■ **Provided material**:

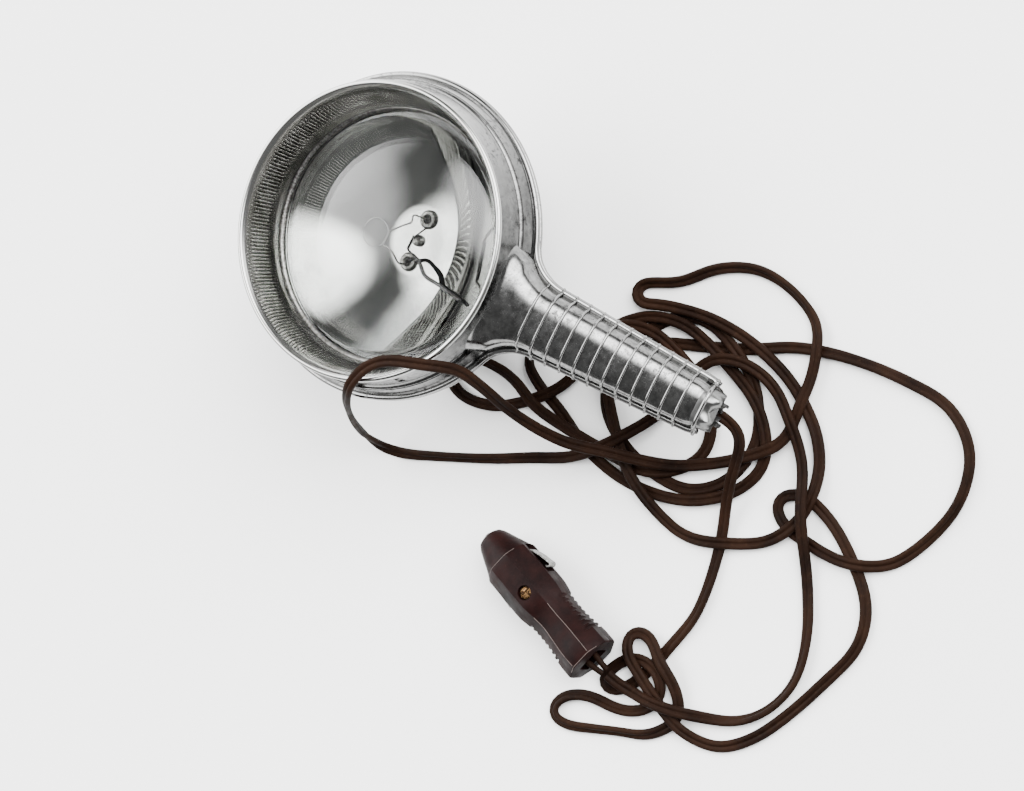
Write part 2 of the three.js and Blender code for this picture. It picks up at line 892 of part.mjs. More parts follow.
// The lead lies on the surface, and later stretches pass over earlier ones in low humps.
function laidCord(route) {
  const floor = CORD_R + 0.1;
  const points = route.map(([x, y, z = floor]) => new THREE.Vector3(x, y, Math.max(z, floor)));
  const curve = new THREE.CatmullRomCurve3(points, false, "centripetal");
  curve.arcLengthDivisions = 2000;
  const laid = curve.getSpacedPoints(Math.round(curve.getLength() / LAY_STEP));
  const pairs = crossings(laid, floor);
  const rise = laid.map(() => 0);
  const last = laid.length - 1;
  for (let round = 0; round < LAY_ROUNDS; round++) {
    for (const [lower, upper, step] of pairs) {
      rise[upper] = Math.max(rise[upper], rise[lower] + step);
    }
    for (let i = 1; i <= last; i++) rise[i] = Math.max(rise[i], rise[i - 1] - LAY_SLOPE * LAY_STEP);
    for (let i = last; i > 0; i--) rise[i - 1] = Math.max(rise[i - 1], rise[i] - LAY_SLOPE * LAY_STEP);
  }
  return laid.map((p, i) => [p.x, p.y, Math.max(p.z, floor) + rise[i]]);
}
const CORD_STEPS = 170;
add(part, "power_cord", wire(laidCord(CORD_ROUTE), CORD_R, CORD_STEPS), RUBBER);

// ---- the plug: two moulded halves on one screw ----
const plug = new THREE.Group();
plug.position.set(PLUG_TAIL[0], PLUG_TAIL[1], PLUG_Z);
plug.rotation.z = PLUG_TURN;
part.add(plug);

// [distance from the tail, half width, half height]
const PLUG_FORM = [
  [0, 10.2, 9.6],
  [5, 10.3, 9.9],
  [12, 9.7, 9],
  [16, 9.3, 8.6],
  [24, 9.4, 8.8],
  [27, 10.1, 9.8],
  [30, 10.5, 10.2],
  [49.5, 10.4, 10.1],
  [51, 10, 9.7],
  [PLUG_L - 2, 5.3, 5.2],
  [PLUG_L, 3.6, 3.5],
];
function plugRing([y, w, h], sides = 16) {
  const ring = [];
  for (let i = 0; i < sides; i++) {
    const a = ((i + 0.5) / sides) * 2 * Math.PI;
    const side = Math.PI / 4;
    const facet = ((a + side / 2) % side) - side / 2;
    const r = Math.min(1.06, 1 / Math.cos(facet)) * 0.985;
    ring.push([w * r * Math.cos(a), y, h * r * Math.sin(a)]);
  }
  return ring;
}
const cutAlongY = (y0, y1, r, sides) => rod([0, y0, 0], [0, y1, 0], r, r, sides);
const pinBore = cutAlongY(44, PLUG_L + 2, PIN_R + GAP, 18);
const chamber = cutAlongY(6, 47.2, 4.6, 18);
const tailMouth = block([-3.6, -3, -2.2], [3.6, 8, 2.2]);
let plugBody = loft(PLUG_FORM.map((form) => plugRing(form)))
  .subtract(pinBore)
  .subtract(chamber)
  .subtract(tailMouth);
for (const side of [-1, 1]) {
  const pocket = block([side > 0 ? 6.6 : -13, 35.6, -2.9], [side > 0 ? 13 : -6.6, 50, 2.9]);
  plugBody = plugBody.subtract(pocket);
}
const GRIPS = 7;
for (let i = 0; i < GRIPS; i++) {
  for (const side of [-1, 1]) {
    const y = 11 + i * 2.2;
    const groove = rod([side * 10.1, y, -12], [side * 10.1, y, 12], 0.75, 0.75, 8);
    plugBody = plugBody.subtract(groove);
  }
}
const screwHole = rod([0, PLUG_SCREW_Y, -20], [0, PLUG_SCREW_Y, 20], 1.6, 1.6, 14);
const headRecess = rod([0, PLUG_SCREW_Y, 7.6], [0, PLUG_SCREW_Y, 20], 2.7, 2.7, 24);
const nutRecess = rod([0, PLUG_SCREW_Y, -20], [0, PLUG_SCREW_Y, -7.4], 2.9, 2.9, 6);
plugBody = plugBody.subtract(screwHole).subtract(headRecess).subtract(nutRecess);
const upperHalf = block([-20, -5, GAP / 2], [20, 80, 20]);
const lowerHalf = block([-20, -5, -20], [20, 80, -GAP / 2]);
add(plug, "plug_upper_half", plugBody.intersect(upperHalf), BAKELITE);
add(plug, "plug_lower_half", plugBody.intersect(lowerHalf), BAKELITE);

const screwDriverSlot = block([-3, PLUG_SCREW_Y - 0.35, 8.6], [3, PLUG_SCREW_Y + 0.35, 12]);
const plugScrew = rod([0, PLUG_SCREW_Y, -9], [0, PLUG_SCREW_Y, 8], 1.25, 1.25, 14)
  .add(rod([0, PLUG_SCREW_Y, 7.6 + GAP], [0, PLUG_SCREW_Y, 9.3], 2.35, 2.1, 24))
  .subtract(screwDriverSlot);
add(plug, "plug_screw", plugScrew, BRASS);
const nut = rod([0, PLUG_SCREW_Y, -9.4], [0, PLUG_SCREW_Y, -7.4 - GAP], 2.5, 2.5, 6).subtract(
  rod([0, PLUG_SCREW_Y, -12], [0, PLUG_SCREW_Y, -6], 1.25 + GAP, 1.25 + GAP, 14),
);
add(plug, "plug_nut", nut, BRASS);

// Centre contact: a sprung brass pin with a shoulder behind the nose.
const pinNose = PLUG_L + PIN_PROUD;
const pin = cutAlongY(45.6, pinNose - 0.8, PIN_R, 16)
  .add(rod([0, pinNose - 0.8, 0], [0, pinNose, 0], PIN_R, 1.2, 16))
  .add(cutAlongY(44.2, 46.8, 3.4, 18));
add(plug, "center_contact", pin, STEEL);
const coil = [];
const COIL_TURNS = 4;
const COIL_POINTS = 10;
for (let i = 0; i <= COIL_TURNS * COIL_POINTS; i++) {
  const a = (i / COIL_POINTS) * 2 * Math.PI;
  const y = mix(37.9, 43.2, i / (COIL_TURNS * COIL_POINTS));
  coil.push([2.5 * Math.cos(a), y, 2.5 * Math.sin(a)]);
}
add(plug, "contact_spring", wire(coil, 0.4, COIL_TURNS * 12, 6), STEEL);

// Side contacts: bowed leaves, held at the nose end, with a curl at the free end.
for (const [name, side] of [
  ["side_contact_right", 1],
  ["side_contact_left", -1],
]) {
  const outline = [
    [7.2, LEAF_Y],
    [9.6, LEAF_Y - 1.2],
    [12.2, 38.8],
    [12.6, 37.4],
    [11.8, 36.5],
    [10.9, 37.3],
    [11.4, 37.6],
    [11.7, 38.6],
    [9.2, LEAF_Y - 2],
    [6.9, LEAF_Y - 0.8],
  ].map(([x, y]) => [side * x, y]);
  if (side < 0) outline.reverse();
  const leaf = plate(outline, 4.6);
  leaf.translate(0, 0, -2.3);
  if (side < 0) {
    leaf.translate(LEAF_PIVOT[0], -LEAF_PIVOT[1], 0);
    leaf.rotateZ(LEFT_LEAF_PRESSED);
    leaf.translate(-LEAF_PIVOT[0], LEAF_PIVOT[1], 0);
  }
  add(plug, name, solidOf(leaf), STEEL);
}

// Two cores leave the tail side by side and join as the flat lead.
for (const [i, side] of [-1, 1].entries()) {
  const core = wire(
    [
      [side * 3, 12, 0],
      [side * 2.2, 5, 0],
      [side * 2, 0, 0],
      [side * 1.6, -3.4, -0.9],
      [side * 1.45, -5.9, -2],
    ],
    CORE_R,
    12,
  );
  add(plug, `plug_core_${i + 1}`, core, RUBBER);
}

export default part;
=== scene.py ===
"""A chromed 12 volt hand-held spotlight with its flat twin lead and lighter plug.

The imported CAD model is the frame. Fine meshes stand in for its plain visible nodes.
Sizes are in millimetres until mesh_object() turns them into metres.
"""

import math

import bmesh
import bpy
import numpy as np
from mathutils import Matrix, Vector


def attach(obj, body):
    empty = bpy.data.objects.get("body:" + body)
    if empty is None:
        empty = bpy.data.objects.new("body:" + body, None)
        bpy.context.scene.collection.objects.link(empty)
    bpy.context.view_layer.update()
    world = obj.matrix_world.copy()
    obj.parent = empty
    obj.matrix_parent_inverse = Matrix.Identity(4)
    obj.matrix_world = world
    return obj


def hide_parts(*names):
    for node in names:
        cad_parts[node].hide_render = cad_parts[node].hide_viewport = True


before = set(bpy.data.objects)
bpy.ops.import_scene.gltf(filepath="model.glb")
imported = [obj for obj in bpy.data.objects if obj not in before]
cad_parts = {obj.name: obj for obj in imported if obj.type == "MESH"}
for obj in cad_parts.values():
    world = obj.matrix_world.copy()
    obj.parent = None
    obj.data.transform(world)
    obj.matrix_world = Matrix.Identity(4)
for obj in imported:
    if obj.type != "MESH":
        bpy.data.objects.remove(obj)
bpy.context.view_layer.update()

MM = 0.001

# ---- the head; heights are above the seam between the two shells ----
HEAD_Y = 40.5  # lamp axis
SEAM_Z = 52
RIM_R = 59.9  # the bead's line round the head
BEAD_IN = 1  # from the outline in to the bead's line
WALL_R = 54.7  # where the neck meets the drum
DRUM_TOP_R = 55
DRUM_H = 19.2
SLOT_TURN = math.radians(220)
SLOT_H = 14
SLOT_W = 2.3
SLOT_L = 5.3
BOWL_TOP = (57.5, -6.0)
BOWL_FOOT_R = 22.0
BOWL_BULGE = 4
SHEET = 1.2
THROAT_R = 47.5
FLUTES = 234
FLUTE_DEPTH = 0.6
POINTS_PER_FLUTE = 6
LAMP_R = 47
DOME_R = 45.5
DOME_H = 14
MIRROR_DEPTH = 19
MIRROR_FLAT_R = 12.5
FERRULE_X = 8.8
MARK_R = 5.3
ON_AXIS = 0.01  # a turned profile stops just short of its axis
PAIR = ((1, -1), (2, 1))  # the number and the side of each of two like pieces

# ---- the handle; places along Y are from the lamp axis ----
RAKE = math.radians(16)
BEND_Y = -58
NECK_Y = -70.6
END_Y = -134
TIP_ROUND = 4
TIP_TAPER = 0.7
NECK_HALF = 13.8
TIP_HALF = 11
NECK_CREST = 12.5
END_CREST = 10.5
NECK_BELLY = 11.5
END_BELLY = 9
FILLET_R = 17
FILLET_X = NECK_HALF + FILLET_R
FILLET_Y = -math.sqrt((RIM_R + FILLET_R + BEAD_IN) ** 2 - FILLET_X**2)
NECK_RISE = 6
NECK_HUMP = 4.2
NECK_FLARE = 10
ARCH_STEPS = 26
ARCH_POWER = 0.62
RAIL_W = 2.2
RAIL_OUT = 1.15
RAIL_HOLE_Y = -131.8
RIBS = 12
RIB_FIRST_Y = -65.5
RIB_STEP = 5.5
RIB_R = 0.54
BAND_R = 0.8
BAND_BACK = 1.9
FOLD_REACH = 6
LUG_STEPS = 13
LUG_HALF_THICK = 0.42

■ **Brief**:
Copy out only the lines running from the beginning of the data to the line with "part.add(plug);", both ends included.

■ **Final result**:
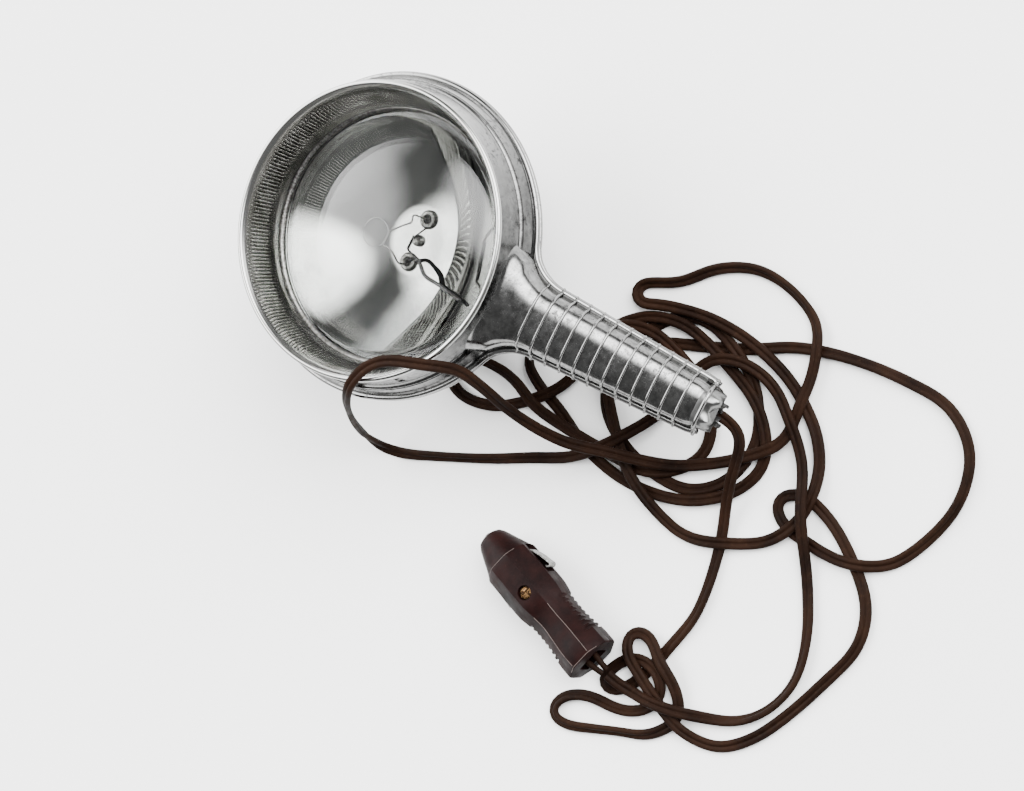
Write part 2 of the three.js and Blender code for this picture. It picks up at line 892 of part.mjs. More parts follow.
// The lead lies on the surface, and later stretches pass over earlier ones in low humps.
function laidCord(route) {
  const floor = CORD_R + 0.1;
  const points = route.map(([x, y, z = floor]) => new THREE.Vector3(x, y, Math.max(z, floor)));
  const curve = new THREE.CatmullRomCurve3(points, false, "centripetal");
  curve.arcLengthDivisions = 2000;
  const laid = curve.getSpacedPoints(Math.round(curve.getLength() / LAY_STEP));
  const pairs = crossings(laid, floor);
  const rise = laid.map(() => 0);
  const last = laid.length - 1;
  for (let round = 0; round < LAY_ROUNDS; round++) {
    for (const [lower, upper, step] of pairs) {
      rise[upper] = Math.max(rise[upper], rise[lower] + step);
    }
    for (let i = 1; i <= last; i++) rise[i] = Math.max(rise[i], rise[i - 1] - LAY_SLOPE * LAY_STEP);
    for (let i = last; i > 0; i--) rise[i - 1] = Math.max(rise[i - 1], rise[i] - LAY_SLOPE * LAY_STEP);
  }
  return laid.map((p, i) => [p.x, p.y, Math.max(p.z, floor) + rise[i]]);
}
const CORD_STEPS = 170;
add(part, "power_cord", wire(laidCord(CORD_ROUTE), CORD_R, CORD_STEPS), RUBBER);

// ---- the plug: two moulded halves on one screw ----
const plug = new THREE.Group();
plug.position.set(PLUG_TAIL[0], PLUG_TAIL[1], PLUG_Z);
plug.rotation.z = PLUG_TURN;
part.add(plug);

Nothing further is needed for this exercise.